Daveperman, I wrote a big theory about this a long time back.. I don't exactly recall everything off the top of my head, but it dealt a lot with just logical application from what we know, equations that exist, and how to combine them into something that doesn't involve 21 dimensions, bubble-shaped universes, and strings that wrap around all of existence. All this "intellectual" science that I've read doesn't seem to apply common sense - the equations work, but the explanations are so (pardon my saying this) stupid! People seem to always defend a theory because an equation supports it, often blinded by the fact that having a theory that works into an equation doesn't mean that the theory is correct - then, once the theory has been accepted in science, it's stuck there for a while. Perhaps my criticism is unjustified, as I haven't devoted enough time to it, but consider our theory of model of the universe..
Scientsts: "I think there's no middle to the universe.. otherwise, why would all the other galaxies be moving away from us? We cant have been where the big bang orginated. As you can see by the red shifts from the light spectum we see that all other galaxies are moving away from us!" "No wait! I'm a genius!! Actually it would look like a bubble getting blown up! All the dots, which are galaxies, would expand outward! That makes perfect sense, even though you have to entirely ignore the inside of the universe, whatever THAT may be." ... to me they just seem like a bunch of guys with expensive-looking gadgets intent on explaining something with technical jibber jabber that makes unintellectuals go "oooooh" or scratch their head a lot... believe it or not, this is what many scientists have come to the conclusion of (at least the ones with enough prestigue to matter enough to get their "work" publicized).
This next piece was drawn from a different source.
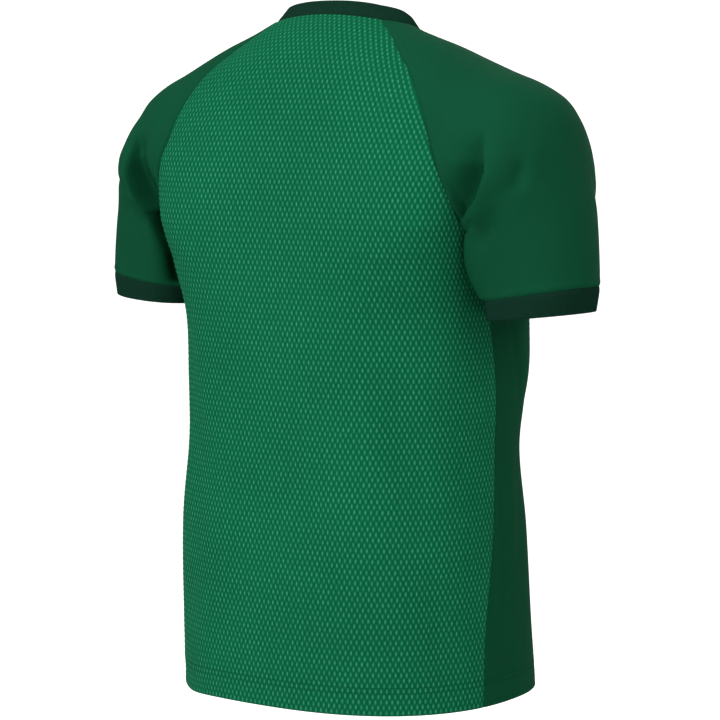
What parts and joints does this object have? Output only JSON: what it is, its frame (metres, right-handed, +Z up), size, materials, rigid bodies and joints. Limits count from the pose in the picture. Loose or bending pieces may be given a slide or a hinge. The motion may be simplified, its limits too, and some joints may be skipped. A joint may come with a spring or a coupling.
{
  "type": "short-sleeved raglan football jersey",
  "caption": "Short-sleeved football jersey with raglan sleeves, ribbed round collar, ribbed cuffs and side panels, filled out as if worn and open at neck, sleeves and hem.",
  "frame": {"origin": "middle of the neck base, level with the top of the raglan seams, where the wearer's shoulders carry the jersey", "axes": "+Z up, -Y towards the front, +X towards the wearer's left; the hem is at Z -0.698"},
  "size_m": [0.5878, 0.32, 0.7219],
  "materials": {
    "body_knit": "matte textured polyester knit with small raised light dashes",
    "side_knit": "matte smooth polyester knit",
    "sleeve_knit": "matte smooth polyester knit",
    "rib": "matte fine vertical rib"
  },
  "bodies": {
    "root": {"back": "body_knit", "front": "body_knit", "side_left": "side_knit", "side_right": "side_knit", "sleeve_left": "sleeve_knit", "sleeve_right": "sleeve_knit", "cuff_left": "rib", "cuff_right": "rib", "collar": "rib"}
  },
  "joints": []
}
This might seem a little too obvious.. but... what if the reason it looks as though it's moving away is because... we're moving faster than the ones moving toward us?
Now, I don't want to brush off all these fancy mumbo-jumbo explanations, what with their "indisputable" red-shifts and all that just so happen to be proportional in distance & speed... but it seems to me as though if the universe began with a giant explosion, that the shrapnel of this explosion (which eventually formed into galaxies) would all be moving at different rates. Anything expelled faster than our galaxy would be moving away (and hence look as though it were moving away), and anything expelled slower would *guess what* ALSO look as though it were moving away. What's more? They would be moving at speed proportional to their distances from each other - sound familiar? Now, theoretically the bubble-model (or whatever it's called) could work - yes, we could be on the outer edge of a 4th-dimensional sphere with 3rd-dimensional appearance, and the proportional system would still be effective... "theoretically".... logically, in my opinion, that's just not the case.
Oh yeah.. and time............ HAHAHAHAHAHAHAHAHAHAHA!!!...
nomadrock at September 1st, 2004 22:23 — #17
Implosions origionate from a lack of pressure or a vacuum... An exlosion is not a force, it is a collection of forces in many directions...
I think you need to take a basic physics class.
reinder at September 2nd, 2004 09:13 — #18
Acid, good story, but you forget the fact that all matter "moving away" is uniformely distributed around us.
chris at September 16th, 2004 12:09 — #19
> Is there gravity in the process of falling body?
Yes, because otherwise it wouldn't accelerate, the speed of falling wouldn't increase. The fact that there's a maximum speed to be observed on earth is due to aerodynamics. In a perfect vacuum that would be light speed.
Maybe you had the correspondence of acceleration and gravity in mind, namely that without any environment one couldn't tell a gravity field apart from being accelerated.
Clearly, the answer isn't metaphysics - ridiculous, no matter on how many forums over the web you started that thread.